Mr. Towne was no stranger to the pleasures and perils of that hedonistic era. His first marriage, to actress Julie Payne, ended acrimoniously after he had affairs with both Patrice Donnelly and Mariel Hemingway, who co-starred as track athletes in the first film he directed, the 1982 box office hit “Personal Best.” (There were also rumors of rampant cocaine use on the set.) His career began a long decline around the same time, though he never stopped writing.
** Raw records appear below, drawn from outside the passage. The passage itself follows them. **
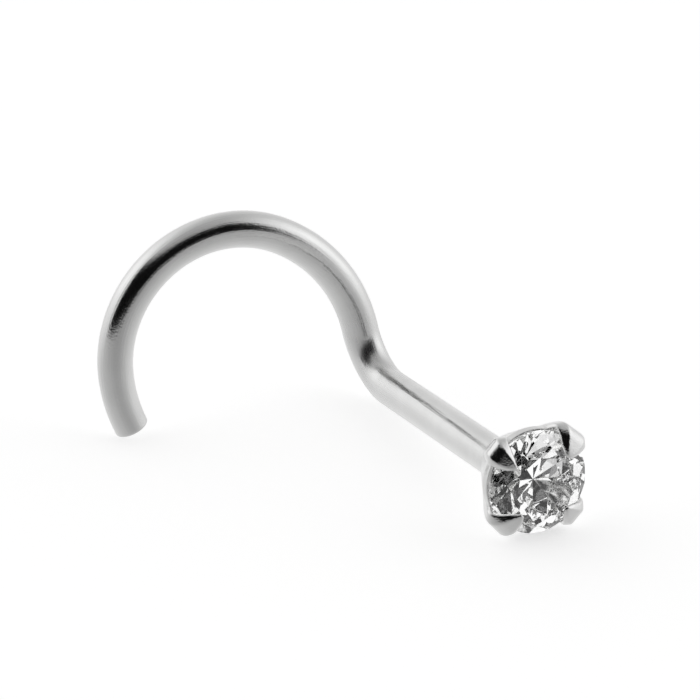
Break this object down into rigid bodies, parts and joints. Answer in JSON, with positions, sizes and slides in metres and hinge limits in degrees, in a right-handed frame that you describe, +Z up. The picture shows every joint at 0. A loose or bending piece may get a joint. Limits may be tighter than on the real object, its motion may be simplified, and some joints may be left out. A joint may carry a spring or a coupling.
{
  "type": "nose stud",
  "caption": "Nose screw stud: a round faceted clear stone in a claw setting, soldered to a straight post that bends square into an open hook, lying as it rests.",
  "frame": {"origin": "on the surface that the stud lies on, under the middle of its bounding box", "axes": "+Z up; the post runs along Y, with the stone at its -Y end and looking towards -Y; the hook is at the +Y end and opens downwards, its free end towards -X"},
  "size_m": [0.0074, 0.0088, 0.0045],
  "materials": {
    "silver": "satin-polished silver, smooth, with soft reflections",
    "stone": "clear cut stone with polished flat facets"
  },
  "bodies": {
    "root": {"nose_screw_with_claw_setting": "silver", "round_stone": "stone"}
  },
  "joints": []
}
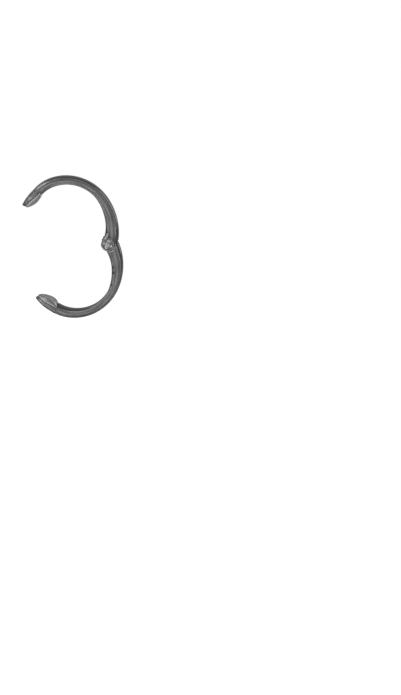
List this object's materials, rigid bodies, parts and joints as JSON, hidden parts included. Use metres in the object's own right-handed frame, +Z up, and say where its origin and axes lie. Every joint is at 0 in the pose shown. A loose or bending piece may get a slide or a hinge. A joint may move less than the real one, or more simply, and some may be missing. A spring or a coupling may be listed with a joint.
{
  "type": "purse hook",
  "caption": "Folding purse hook: two hinged claw arms of clear smoke-grey plastic with padded tips, open into a hook, closing to a ring.",
  "frame": {"origin": "middle of the flat on the upper tip pad, where the hook hangs", "axes": "+Z up as the loaded hook hangs in the picture, +X towards the hinge, +Y away from the viewer along the hinge pin"},
  "size_m": [0.0751, 0.0145, 0.1071],
  "materials": {
    "smoke_plastic": "clear smoke-grey, polished moulding",
    "soft_pad": "smoke-grey soft moulding, satin",
    "rivet_steel": "bright plated steel",
    "spring_steel": "dark spring strip, its crests worn bright",
    "slip_plastic": "natural white slip plastic"
  },
  "bodies": {
    "upper": {"upper_arm": "smoke_plastic", "upper_tip_pad": "soft_pad", "hinge_pin": "rivet_steel", "rivet_cap": "rivet_steel", "wave_washer": "spring_steel", "plain_washer": "rivet_steel", "thrust_washer_near": "slip_plastic", "thrust_washer_far": "slip_plastic"},
    "lower": {"lower_arm": "smoke_plastic", "lower_tip_pad": "soft_pad"}
  },
  "joints": [
    {"name": "hook_hinge", "type": "hinge", "parent": "upper", "child": "lower", "pos_m": [0.05172, 0, -0.03074], "axis": [0, 1, 0], "range_deg": [0, 60]}
  ]
}
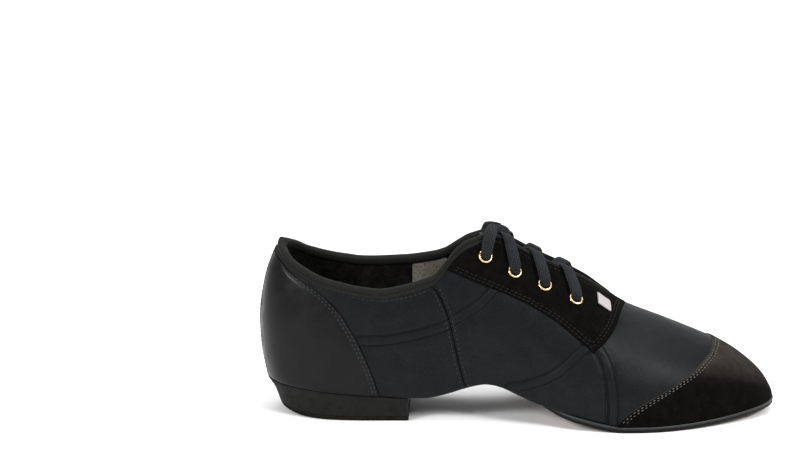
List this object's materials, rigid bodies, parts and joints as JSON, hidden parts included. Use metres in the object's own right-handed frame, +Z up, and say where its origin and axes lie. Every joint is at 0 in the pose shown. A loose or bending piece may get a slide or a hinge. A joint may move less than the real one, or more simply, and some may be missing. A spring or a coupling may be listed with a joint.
{
  "type": "lace-up dance practice shoe",
  "caption": "Low lace-up dance practice shoe for the right foot, with a low heel, a separate forefoot sole and a flexible waist that lets the arch bend.",
  "frame": {"origin": "on the ground, under the middle of the shoe's bounding box", "axes": "+X from heel to toe, +Y towards the inner (medial) side of the foot, +Z up"},
  "size_m": [0.2878, 0.093, 0.1076],
  "materials": {
    "stretch_fabric": "matte stretch fabric, blue black, soft sheen",
    "overlay_suede": "napped suede, deep black",
    "counter_leather": "smooth leather, semi gloss black",
    "stay_leather": "smooth leather strip, satin black",
    "binding_tape": "ribbed tape, olive black, matte",
    "mesh_lining": "knitted mesh, grey beige, matte",
    "heel_suede_lining": "brushed lining, black, matte",
    "sock_lining": "cushioned sock, dark grey, matte",
    "heel_rubber": "moulded, brown black, matte",
    "sole_suede": "raw suede sole, beige under dark edges, matte",
    "sole_board": "pressed leather board, black edge, matte",
    "insole_board": "leather fibre board, tan, matte",
    "eyelet_brass": "pale polished brass",
    "nail_steel": "drawn steel",
    "lace_cord": "flat woven tape, charcoal, matte",
    "aglet_plastic": "clear plastic tip over black lace, glossy",
    "woven_tag": "woven satin tag, off white, blank"
  },
  "bodies": {
    "midfoot": {"vamp_side_lateral": "stretch_fabric", "vamp_side_medial": "stretch_fabric", "facing_lateral": "overlay_suede", "facing_medial": "overlay_suede", "eyelet_lateral_1": "eyelet_brass", "eyelet_lateral_2": "eyelet_brass", "eyelet_lateral_3": "eyelet_brass", "eyelet_lateral_4": "eyelet_brass", "eyelet_medial_1": "eyelet_brass", "eyelet_medial_2": "eyelet_brass", "eyelet_medial_3": "eyelet_brass", "eyelet_medial_4": "eyelet_brass", "quarter_lining_lateral": "mesh_lining", "quarter_lining_medial": "mesh_lining", "tongue": "stretch_fabric", "throat_tag": "woven_tag", "lace": "lace_cord", "lace_knot": "lace_cord", "lace_end_1": "lace_cord", "lace_end_2": "lace_cord", "aglet_1": "aglet_plastic", "aglet_2": "aglet_plastic", "arch_panel": "stretch_fabric", "forefoot_board": "insole_board", "forefoot_sock": "sock_lining", "forefoot_midsole": "sole_board", "forefoot_outsole": "sole_suede"},
    "heel": {"heel_block": "heel_rubber", "heel_tip": "sole_suede", "heel_nail_1": "nail_steel", "heel_nail_2": "nail_steel", "heel_nail_3": "nail_steel", "heel_nail_4": "nail_steel", "heel_nail_5": "nail_steel", "heel_board": "insole_board", "heel_counter_lateral": "counter_leather", "heel_counter_medial": "counter_leather", "back_stay": "stay_leather", "heel_stiffener": "insole_board", "heel_lining": "heel_suede_lining", "rear_quarter_lateral": "stretch_fabric", "rear_quarter_medial": "stretch_fabric", "heel_sock": "sock_lining", "collar_binding": "binding_tape"},
    "toe": {"vamp_front": "stretch_fabric", "toe_cap": "overlay_suede", "toe_puff": "insole_board", "toe_lining": "mesh_lining"}
  },
  "joints": [
    {"name": "waist_flex", "type": "hinge", "parent": "midfoot", "child": "heel", "pos_m": [-0.026, 0, 0.0195], "axis": [0, -1, 0], "range_deg": [0, 20], "stiffness_Nm_per_rad": 0.6, "deforming": ["collar_binding", "quarter_lining_lateral", "quarter_lining_medial", "arch_panel", "heel_sock"]},
    {"name": "toe_flex", "type": "hinge", "parent": "midfoot", "child": "toe", "pos_m": [0.073, 0, 0.003], "axis": [0, -1, 0], "range_deg": [0, 30], "stiffness_Nm_per_rad": 0.4, "deforming": ["vamp_front", "toe_cap", "toe_lining", "forefoot_outsole", "forefoot_midsole", "forefoot_board", "forefoot_sock"]}
  ]
}
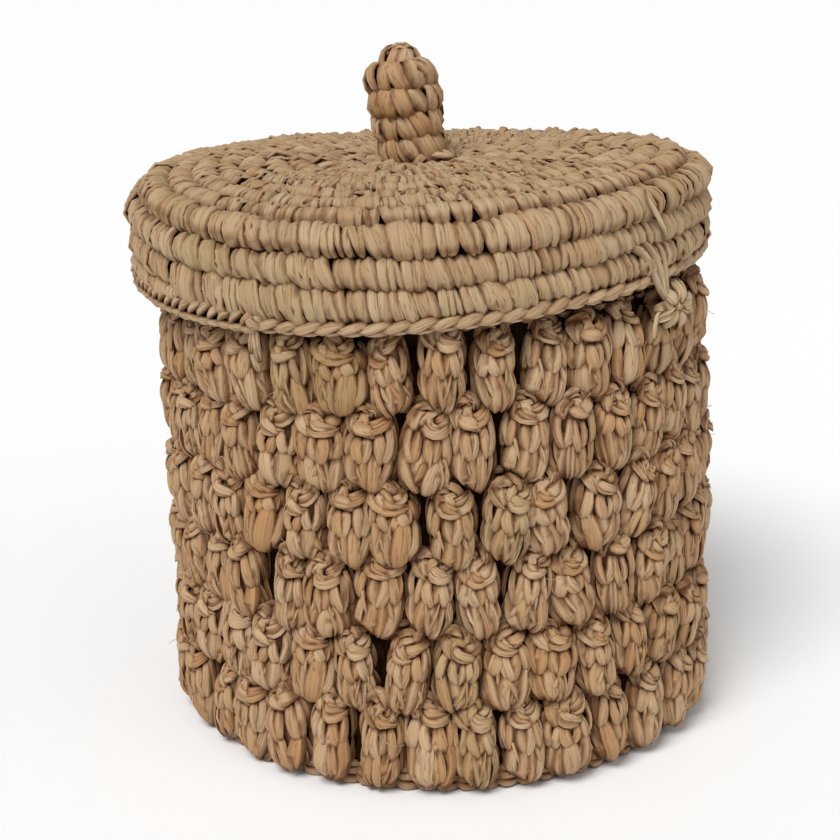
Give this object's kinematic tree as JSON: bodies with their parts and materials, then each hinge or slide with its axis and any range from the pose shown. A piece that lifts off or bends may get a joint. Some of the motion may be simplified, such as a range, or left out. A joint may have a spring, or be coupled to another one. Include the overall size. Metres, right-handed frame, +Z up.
{
  "type": "lidded crocheted raffia basket",
  "caption": "Round raffia basket with a wall of popcorn stitches and a coiled lid that is tied on at one side, folds back on that tie and is lifted by a wound knob.",
  "frame": {"origin": "on the standing surface, under the middle of the whole outline", "axes": "+Z up through the lid and its knob, +X to the right of the pictured front, where the tie is, -Y towards the viewer"},
  "size_m": [0.218, 0.2113, 0.2507],
  "materials": {
    "wall_raffia": "dyed straw, dry sheen, crocheted",
    "lid_raffia": "pale straw, dry sheen, crocheted over a cord",
    "tie_raffia": "single flat strands, glossy straw"
  },
  "bodies": {
    "basket": {"base_disc": "wall_raffia", "base_round": "wall_raffia", "popcorn_round_1": "wall_raffia", "popcorn_round_2": "wall_raffia", "popcorn_round_3": "wall_raffia", "popcorn_round_4": "wall_raffia", "popcorn_round_5": "wall_raffia", "popcorn_round_6": "wall_raffia", "shoulder_round": "wall_raffia", "neck_band": "wall_raffia", "rim_round": "wall_raffia", "hinge_tie": "tie_raffia", "tie_knot": "tie_raffia"},
    "lid": {"lid_crown_coil": "lid_raffia", "lid_skirt_coil": "lid_raffia", "lid_eye": "lid_raffia", "lid_edging": "lid_raffia", "edging_knot": "lid_raffia", "knob_coil": "lid_raffia", "knob_core": "lid_raffia", "knob_collar": "lid_raffia", "knob_cap": "lid_raffia"}
  },
  "joints": [
    {"name": "lid_hinge", "type": "hinge", "parent": "basket", "child": "lid", "pos_m": [0.0823, -0.0659, 0.1745], "axis": [0.6088, 0.7934, 0], "range_deg": [0, 110], "deforming": ["hinge_tie"]}
  ]
}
Born Robert Bertram Schwartz on November 23, 1934, in Los Angeles, Mr. Towne spent his early years in the working-class fishing port of San Pedro, California. When he was about 7, he saw his first movie, “Sergeant York.” He later said that he became hooked on movies that day.
His father, Lou, owned a women’s clothing store but had his eyes set on bigger things. He changed the family name from Schwartz to Towne, got into real estate, and eventually moved with his wife Helen and their two sons to the gated community of Rolling Hills in affluent Palos Verdes, California.
Robert attended the exclusive Chadwick School there, then studied philosophy and English at Pomona College, graduating in 1956. While taking an acting class, he met another aspiring actor, Jack Nicholson. The two would become close friends and collaborators, though they eventually fell out over making a sequel to “Chinatown.”
Mr. Towne began his career writing for such television shows as “The Outer Limits” and “The Man From U.N.C.L.E.” and for Roger Corman’s B-movie factory. He wrote and acted in “The Last Woman on Earth” (1960), a typically no-frills Corman production. More prestigious work, much of it uncredited rewrites of other people’s scripts, soon followed.
His Oscar for “Chinatown” did not come without torment. The film centers on a private eye, Jake Gittes (Mr. Nicholson), who uncovers an elaborate scheme by power brokers in 1930s Los Angeles to get rich by controlling the drought-stricken city’s water supply. The film’s dark undercurrent comes from Gittes’ discovery that the wife of the murdered water commissioner, Evelyn Mulwray (Faye Dunaway), gave birth to a daughter after being raped by her diabolical father, Noah Cross (John Huston).